C’est ainsi que le couple se rendit jusqu’au lieu où ils s’étaient fiancés. Laurent avait apporté une couverture douillette, puisque l’été était encore un peu loin. Jeanne se sentit touchée par toutes ses attentions. Ils se remémorèrent des souvenirs inoubliables comme lorsqu’ils avaient cherché un trèfle à quatre feuilles dans un champ de blé
d’Inde ou encore, la tradition de Jeanne de cuisiner un gâteau-pudding fraises et pommes pour les soupers du dimanche jusqu’à ce qu’elle se rende compte que sa belle-mère était allergique aux fraises ! Jeanne et Laurent philosophèrent ensuite sur la vie, comme ils aimaient tant le faire ensemble.

- On ne verra peut-être pas d’étoiles filantes aujourd’hui, mais je voulais qu’on puisse se retrouver ici, partagea Laurent d’un ton rêveur.
- Je n’ai besoin de rien d’autre que de ta présence, ajouta Jeanne en caressant ses cheveux.

Ensemble, ils constatèrent que, malgré tout, la vie était encore là à attendre. En effet, ils réalisèrent que la vie souriait encore devant une petite fille jouant dans une flaque d’eau, qu’elle dansait encore sur le fil de la vie telle une ballerine
, et qu’elle s’émerveillerait toujours devant un couple amoureux.

- Crois-tu que nous sommes seuls dans l’univers ? demanda Laurent.
- Si c’était le cas, ce serait du gâchis d’espace, répondit Jeanne.

Ils sourirent, complices. Elle prit ensuite la main de son amoureux et la posa sur son ventre en prononçant les mots qu’il rêvait d’entendre depuis plus d'un an. Ce qu'il entendit le fit
frissonner de joie :

- J’ai fait un test de grossesse ce matin…

Laurent cessa de regarder la Petite Ourse et regarda Jeanne envahi de curiosité.

- … et deux petites lignes se sont alignées ! Je voulais attendre le bon moment pour te l’annoncer, ajouta-t-elle, avec un enthousiasme débordant.
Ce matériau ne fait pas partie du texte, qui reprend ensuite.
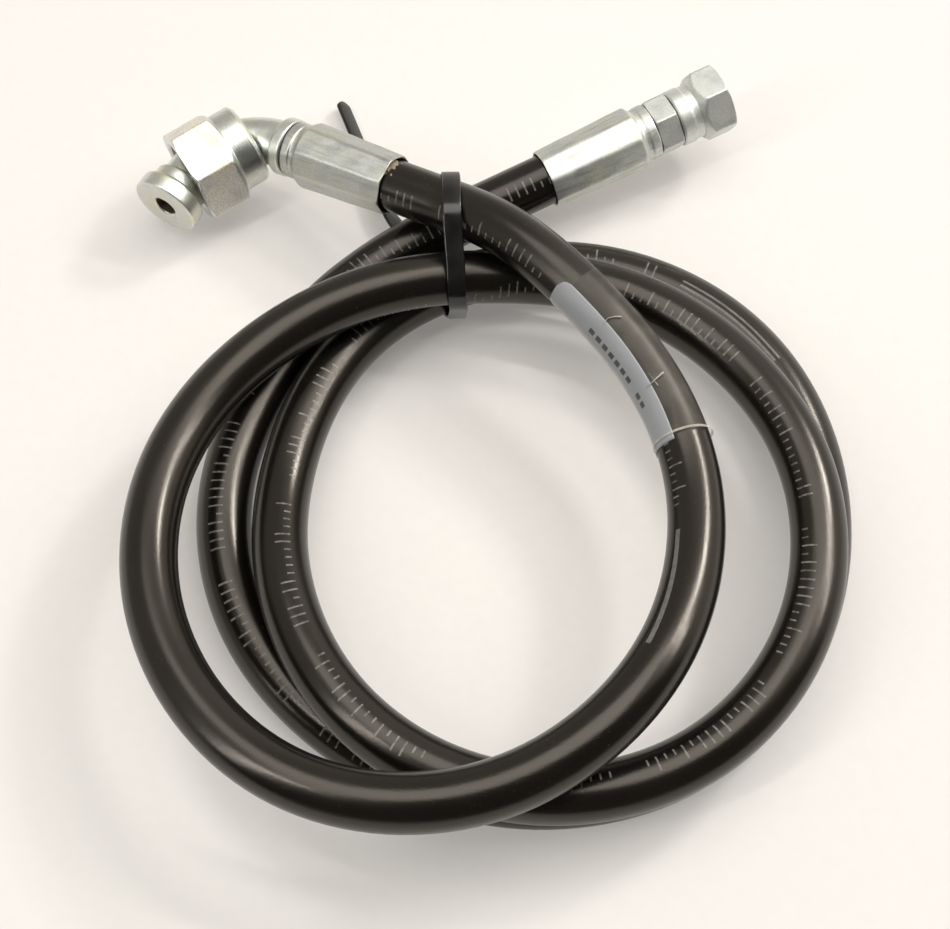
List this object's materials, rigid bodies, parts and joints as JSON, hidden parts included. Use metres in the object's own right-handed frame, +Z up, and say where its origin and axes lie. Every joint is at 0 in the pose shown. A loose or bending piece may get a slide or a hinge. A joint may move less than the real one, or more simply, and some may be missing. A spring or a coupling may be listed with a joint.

Laurent fut empli d’une joie profonde et il se rappela les mots de la fleuriste qui avait dit que l’orchidée symbolisait l’amour et la fécondité.

Il demeure indéniable que l’amour pur possède tous les pouvoirs et qu’il triomphe de tout et ce miracle en était un magnifique exemple.

Jeanne ajouta :

- Je choisis d’avoir confiance en l’avenir. Je sais qu’avec toi comme complice, il est possible de gravir n’importe quelle montagne !

C'était mon tour d'esquisser un sourire et de m'évader dans des rêveries. Je les imaginai escalader l’Everest et le
Kilimandjaro tels des conquérants du monde et de l'amour durable. Mon attention revint ensuite au moment présent où j’admirais beaucoup l’amour humain lorsqu’il est bienveillant et libre de toute attente.

Et même si les statistiques annonçaient leur venue que quatre mois plus tard, sept étoiles filantes
glissèrent au-dessus de leur regard sous ce ciel printanier.
- 1+1 = 3, ajouta Laurent, ému aux larmes.

Et, j’avoue qu'en vous dévoilant le dénouement de cette histoire magique et unique, je le suis, moi aussi.